Additionally, there were families that migrated to Colorado to take advantage of the Enlarged Homestead Act of 1909. As described by Laurie Budgar of the University of Denver Magazine, this act gave an applicant ownership of land, typically called a “homestead,” at little to no cost. In their quest for a good life, these black settlers created communities such as Dearfield, in Northern Colorado, and The Dry, a homesteading community in Southern Colorado. Dearfield and The Dry were established by these early settlers with the hope that they would escape the racism that existed in the areas they had left behind. It wasn’t that easy. Often, the racism that existed east of the Mississippi followed them to the West. In addition to issues of racism, many black farmers faced difficulties farming the land in Colorado, which tested their fortitude and imagination.

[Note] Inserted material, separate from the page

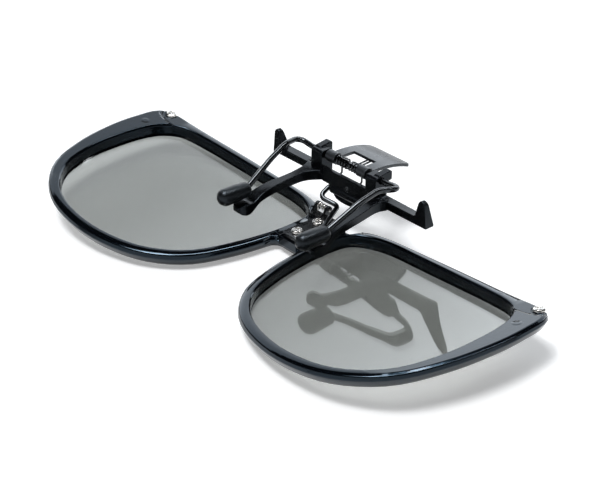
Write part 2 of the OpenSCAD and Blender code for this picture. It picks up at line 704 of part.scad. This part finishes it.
// Web between the posts, with the barrel of the flip hinge and the rounded stop flap below it
module web() {
    edge = post_in + 0.3;
    rotate([90, 0, 0]) translate([0, 0, -web_y - web_t]) linear_extrude(web_t) polygon([
        [-edge, web_top], [-edge, web_bottom + 0.4], [-barrel_half + 0.6, web_bottom + 0.2],
        [-barrel_half + 1, web_bottom - 0.5], [barrel_half - 1, web_bottom - 0.5],
        [barrel_half - 0.6, web_bottom + 0.2], [edge, web_bottom + 0.4], [edge, web_top]]);
    intersection() {
        rotate([90, 0, 0]) translate([0, 0, -web_y - web_t]) linear_extrude(web_t)
            polygon(smooth_loop([[-flap_half, hinge_z + 0.8], [-flap_half, hinge_z],
                [-0.8 * flap_half, hinge_z - 0.62 * flap_drop],
                [-0.5 * flap_half, hinge_z - 0.93 * flap_drop], [0, hinge_z - flap_drop],
                [0.5 * flap_half, hinge_z - 0.93 * flap_drop],
                [0.8 * flap_half, hinge_z - 0.62 * flap_drop], [flap_half, hinge_z],
                [flap_half, hinge_z + 0.8]], 3));
        translate([0, 0, hinge_z + 0.8 - 10]) cube([past, past, 20], center = true);
    }
}

module clip_body() {
    color(satin_black) seat() difference() {
        union() {
            both_sides() {
                arm();
                crossbar();
                post();
            }
            web();
            translate([-barrel_half, hinge_y, hinge_z]) rotate([0, 90, 0])
                cylinder(r = barrel_r, h = 2 * barrel_half, $fn = round_fn);
        }
        translate([0, hinge_y, hinge_z]) rotate([0, 90, 0])
            cylinder(r = hinge_r + hinge_clear, h = past, center = true, $fn = 32);
        translate([0, axle_y, axle_z]) rotate([0, 90, 0])
            cylinder(r = yoke_r + axle_clear, h = past, center = true, $fn = 32);
        translate([0.9, web_y - 1, web_bottom + 1.25]) rotate([-90, 0, 0])
            cylinder(r = 0.45 + eps, h = web_t + 2, $fn = 24);
    }
}

// Small rivet through the web
module web_rivet() {
    color(bright_metal) seat() translate([0.9, web_y, web_bottom + 1.25]) rotate([90, 0, 0])
        rotate_extrude($fn = 32) polygon([[0, -web_t], [0.45, -web_t], [0.45, 0], [0.8, 0],
            [0.75, 0.25], [0.4, 0.5], [0, 0.55]]);
}

module lever() {
    color(lever_grey) seat() difference() {
        union() {
            intersection() {
                translate([-lever_half, crown_y, crown_z - lever_crown_r]) rotate([0, 90, 0])
                    difference() {
                        cylinder(r = lever_crown_r, h = lever_w, $fn = wrap_fn);
                        translate([0, 0, -1])
                            cylinder(r = lever_crown_r - lever_t, h = lever_w + 2, $fn = wrap_fn);
                    }
                linear_extrude(past) union() {
                    translate([-lever_half, axle_y + 0.9])
                        square([lever_w, lever_reach - 0.9 - lever_corner_r]);
                    translate([-lever_half + lever_corner_r, axle_y + 0.9])
                        square([lever_w - 2 * lever_corner_r, lever_reach - 0.9]);
                    for (s = [-1, 1])
                        translate([s * (lever_half - lever_corner_r), base_high - lever_corner_r])
                            circle(r = lever_corner_r, $fn = round_fn);
                }
            }
            translate([-lever_half, axle_y, axle_z]) rotate([0, 90, 0])
                cylinder(r = knuckle_r, h = lever_w, $fn = round_fn);
        }
        translate([-notch_w / 2, axle_y - 5, axle_z - 5]) cube([notch_w, notch_end + 5, 10]);
        translate([0, axle_y, axle_z]) rotate([0, 90, 0])
            cylinder(r = yoke_r + knuckle_gap, h = past, center = true, $fn = 32);
    }
}

module yoke_arm(grow) {
    tube(bent_line(yoke_line, yoke_bends, 6), yoke_r - eps + grow, 10, [0, 0, 1]);
}

module wire_yoke() {
    color(satin_black) seat() union() {
        translate([0, axle_y, axle_z]) rotate([0, 90, 0])
            cylinder(r = yoke_r, h = 2 * (post_out + 0.6), center = true, $fn = 32);
        both_sides() yoke_arm(0);
    }
}

// Rubber sleeve on the end of a wire arm, a capsule with a slight waist
module rubber_tip() {
    waist = tip_r - 0.2;
    color(rubber_black) seat() difference() {
        translate([tip_x, tip_far_y, tip_z]) rotate([-90, 0, 0])
            rotate_extrude($fn = round_fn) intersection() {
                union() {
                    translate([0, tip_r]) circle(r = tip_r, $fn = round_fn);
                    polygon([[0, tip_r], [tip_r, tip_r], [tip_r, 0.55 * tip_l], [waist, 0.75 * tip_l],
                        [waist, tip_l - 1.1], [waist - 0.35, tip_l - 0.35], [waist - 1, tip_l],
                        [0, tip_l]]);
                }
                square([tip_r + 1, tip_l + 1]);
            }
        yoke_arm(0.04);
    }
}

module rubber_tip_right() { rubber_tip(); }
module rubber_tip_left() { mirror([1, 0, 0]) rubber_tip(); }

// Torsion spring: a hooked leg against the back of the web, the coils round the axle, and a leg
// under the lever. The coils grow from x0 towards the middle of the clip.
function torsion_path(x0, dir, turns) = let(
    back = web_y + web_t,
    leg_y = axle_y + spring_r,
    x1 = x0 + dir * (turns + 0.75) * spring_pitch,
    under = crown_z - lever_crown_r + sqrt(pow(lever_crown_r - lever_t, 2)
        - pow(spring_reach - crown_y, 2)) - spring_d / 2 - 0.06)
    concat(
    bent_line([[x0, back + 0.02, spring_hook_z], [x0, leg_y, spring_hook_z],
        [x0, leg_y, axle_z - 0.6]], [0.5], 3),
    [for (k = [0:(turns + 0.75) * ring_steps]) let(a = 360 * k / ring_steps)
        [x0 + dir * spring_pitch * k / ring_steps, axle_y + spring_r * cos(a),
        axle_z + spring_r * sin(a)]],
    [[x1, axle_y + 1.4, axle_z - spring_r], [x1, spring_reach, under]]);

torsion_left = torsion_path(left_x, 1, turns_left);
torsion_right = torsion_path(right_x, -1, turns_right);
echo(torsion_gap_left = least_gap(torsion_left, spring_d, ring_steps - 2));
echo(torsion_gap_right = least_gap(torsion_right, spring_d, ring_steps - 2));

module torsion_spring_left() {
    color(satin_black) seat() tube(torsion_left, spring_d / 2, tube_sides, [1, 0, 0]);
}

module torsion_spring_right() {
    color(satin_black) seat() tube(torsion_right, spring_d / 2, tube_sides, [1, 0, 0]);
}

front_frame();
brow_bar_left();
brow_bar_right();
lens_left();
lens_right();
corner_screw_left();
corner_screw_right();
bridge_plate();
bridge_screw_upper();
bridge_screw_lower();
hinge_wire();
spring_pin();
flip_spring();
clip_body();
web_rivet();
lever();
wire_yoke();
rubber_tip_left();
rubber_tip_right();
torsion_spring_left();
torsion_spring_right();
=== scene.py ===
"""Flip-up clip-on stereoscopic glasses, lying on their front on a white table.

Every visible piece carries its CAD shape: it is a copy of its node's mesh, joined smoothly, with its
hard edges rounded and its own procedural material. Lengths are in metres, and angles in degrees
except the camera's.
"""

import json
import math

import bmesh
import bpy
from mathutils import Matrix, Vector
from mathutils.bvhtree import BVHTree

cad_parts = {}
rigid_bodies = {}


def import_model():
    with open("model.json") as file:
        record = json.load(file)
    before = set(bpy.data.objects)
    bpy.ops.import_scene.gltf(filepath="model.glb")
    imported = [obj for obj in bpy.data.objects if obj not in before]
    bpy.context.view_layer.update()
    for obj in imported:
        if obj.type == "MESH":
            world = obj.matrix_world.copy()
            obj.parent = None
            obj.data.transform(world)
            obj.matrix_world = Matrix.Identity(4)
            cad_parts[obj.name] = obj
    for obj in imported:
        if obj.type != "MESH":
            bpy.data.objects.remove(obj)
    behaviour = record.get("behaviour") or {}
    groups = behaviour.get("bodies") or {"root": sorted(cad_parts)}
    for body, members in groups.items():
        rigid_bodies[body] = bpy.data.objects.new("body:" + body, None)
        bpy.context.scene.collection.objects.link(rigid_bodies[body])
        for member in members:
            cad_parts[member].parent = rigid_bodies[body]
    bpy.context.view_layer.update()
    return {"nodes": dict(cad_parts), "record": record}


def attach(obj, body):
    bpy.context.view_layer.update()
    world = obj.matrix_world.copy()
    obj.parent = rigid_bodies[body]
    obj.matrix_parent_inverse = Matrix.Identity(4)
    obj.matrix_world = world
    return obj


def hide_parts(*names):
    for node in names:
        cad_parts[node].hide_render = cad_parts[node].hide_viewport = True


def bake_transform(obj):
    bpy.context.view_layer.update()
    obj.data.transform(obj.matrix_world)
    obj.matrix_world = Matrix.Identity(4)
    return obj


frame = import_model()
NODES = frame["nodes"]
RECORD = frame["record"]
BODY_OF = {node: body for body, nodes in RECORD["behaviour"]["bodies"].items() for node in nodes}
MM = 0.001
ROUND_WEIGHT = "bevel_weight_edge"  # the attribute that Blender's bevel reads


# Camera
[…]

There has been much written about Dearfield, the all black town in Northern Colorado, 30 miles east of Greeley. Its founder, Oliver T. Jackson, established the African American settlement in 1910. He envisioned it as a place of solitude and accomplishment for black people, one that would be dear to the hearts and minds of the colonists that settled there. Dr. Joseph Peter Westbrook, a Dearfield settler who coined the name Dearfield by stating, “…because the fields are so dear to us,” had the same hope and dream as everyone else who settled there. Dearfield prospered for years and realized a population of over 600 residents in its heyday. Eventually, Dearfield succumbed to the pressures and harsh realities of farming in the West, enduring the Dust Bowl days, the Great Depression, the lack of a viable railroad nearby, and the absence of a sustainable water source to support its agricultural endeavors. These issues forced many of the settlers to flee the small town and relocate to larger, more viable communities.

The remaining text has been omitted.